Humans may be paying a price for the absence of a tail.
Scientists have found that tail-loss evolution in apes and humans has increased their risk of developing neural tube defects, or birth defects that affect the spine or central nervous system.
A study by US researchers published on Wednesday has found that a specific genetic change in ancestral species may partly explain why apes and humans don’t have tails like monkeys.
The scientists who compared genome sequences of apes and humans with those of tailed monkeys have identified a genetic sequence called an “insertion” shared by apes and humans in a key gene called TBXT involved in tail development in tailed animals. The insertion is missing in monkeys.
When the scientists genetically engineered mice to introduce the insertion, they found it affected their tail development and some mice were born without tails.

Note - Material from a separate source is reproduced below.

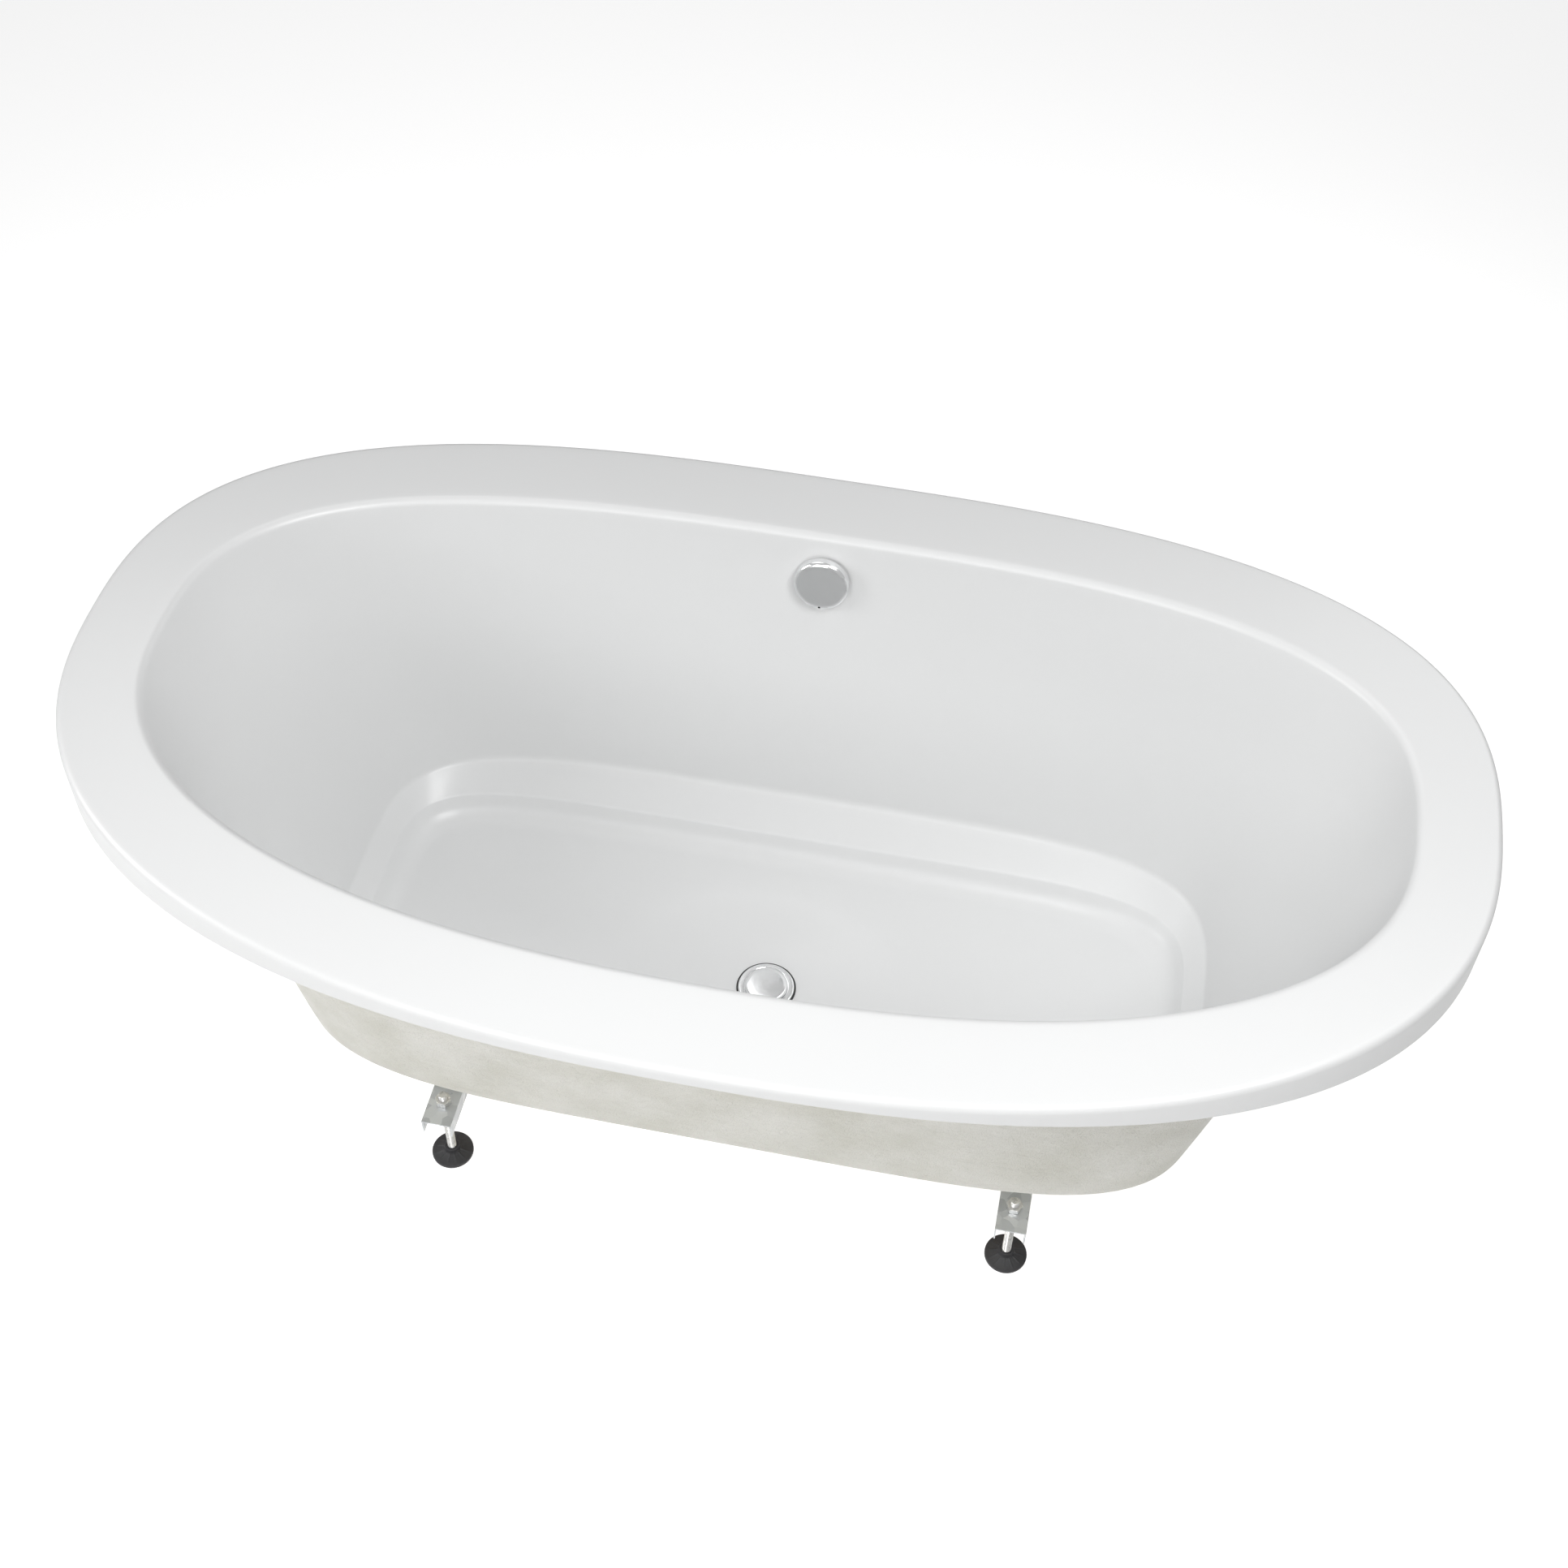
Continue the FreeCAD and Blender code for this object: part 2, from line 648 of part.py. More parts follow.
def across_pipe(label, x, z, radius, length, y=0.0, direction=X_AXIS):
    """A cylinder that lies along the given level direction."""
    return primitive("Cylinder", label, at(x, y, z, FreeCAD.Rotation(Z_AXIS, direction)),
                     Radius=radius, Height=length)


def waste_body():
    """The bowl under the drain: collar, outlet spigot, overflow port, lever boss and cable anchor."""
    bottom = body_top() - size("bowl_length")
    bowl = turned("waste_bowl", [
        (0, 0), ("bowl_radius - bowl_corner", 0), ("bowl_radius", "bowl_corner"),
        ("bowl_radius", "bowl_length - collar_thick - bowl_corner"),
        ("collar_radius - 1", "bowl_length - collar_thick"), ("collar_radius", "bowl_length - 2"),
        ("collar_radius", "bowl_length"), (0, "bowl_length")], at(z=bottom))
    spigot = primitive("Cylinder", "waste_spigot", at(z=bottom - size("spigot_length")),
                       Radius="pipe_radius - pipe_wall - fit", Height="spigot_length + bowl_corner")
    port = across_pipe("waste_port", 0, size("port_height"), "hose_radius - hose_wall - fit",
                       "port_reach", direction=Y_AXIS)
    boss = across_pipe("lever_boss", 12, size("lever_height"), "lever_shaft + 4", 21,
                       y=-size("lever_pivot"))
    anchor = primitive("Box", "cable_anchor", at(14, anchor_face(), crank_foot() - 4),
                       Length="crank_station - 8", Width=4, Height=15)
    solids = joined("waste_blank", [bowl, spigot, port, boss, anchor])
    inside = turned("waste_inside", [
        (0, 0), ("bowl_radius - bowl_wall - bowl_corner", 0), ("bowl_radius - bowl_wall", "bowl_corner"),
        ("bowl_radius - bowl_wall", "bowl_length - tail_length"),
        ("tail_radius + fit", "bowl_length - tail_length + 4"), ("tail_radius + fit", "bowl_length"),
        (0, "bowl_length")], at(z=bottom + size("bowl_wall")))
    drills = [
        primitive("Cylinder", "spigot_bore", at(z=bottom - size("spigot_length") - 1),
                  Radius="pipe_radius - 2 * pipe_wall", Height="spigot_length + bowl_wall + bowl_corner"),
        across_pipe("port_drill", 0, size("port_height"), "port_bore", "port_reach + 2",
                    direction=Y_AXIS),
        across_pipe("shaft_drill", -12, size("lever_height"), "lever_shaft + fit", 60,
                    y=-size("lever_pivot")),
        across_pipe("wire_drill", size("crank_station"), crank_foot(), "cable_bore", 12,
                    y=anchor_face() - 4, direction=Y_AXIS),
    ]
    cut("waste_body", solids, [inside] + drills)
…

“Our study begins to explain how evolution removed our tails,” said Bo Xia, a genome scientist and the study’s first author at the Broad Institute of the Massachusetts Institute of Technology and Harvard, in a media release from the New York University Grossman School of Medicine.
Scientists believe the tail loss in gorillas, chimpanzees and humans occurred about 25 million years ago when the group evolved away from monkeys. After the tail loss, apes and humans evolved with fewer tail vertebrae, giving rise to the coccyx or the tailbone.
The study has also suggested that tail loss may have come with a cost. Genes can influence multiple biological mechanisms in the body and, the scientists say, an advantage in relation to one mechanism might have adverse effects elsewhere.
The researchers observed a slight rise in neural tube defects in mice that had the insertion in the TBXT gene. Neural tube defects such as a condition called spina bifida occur in about 1 in every 1,000 newborns in humans.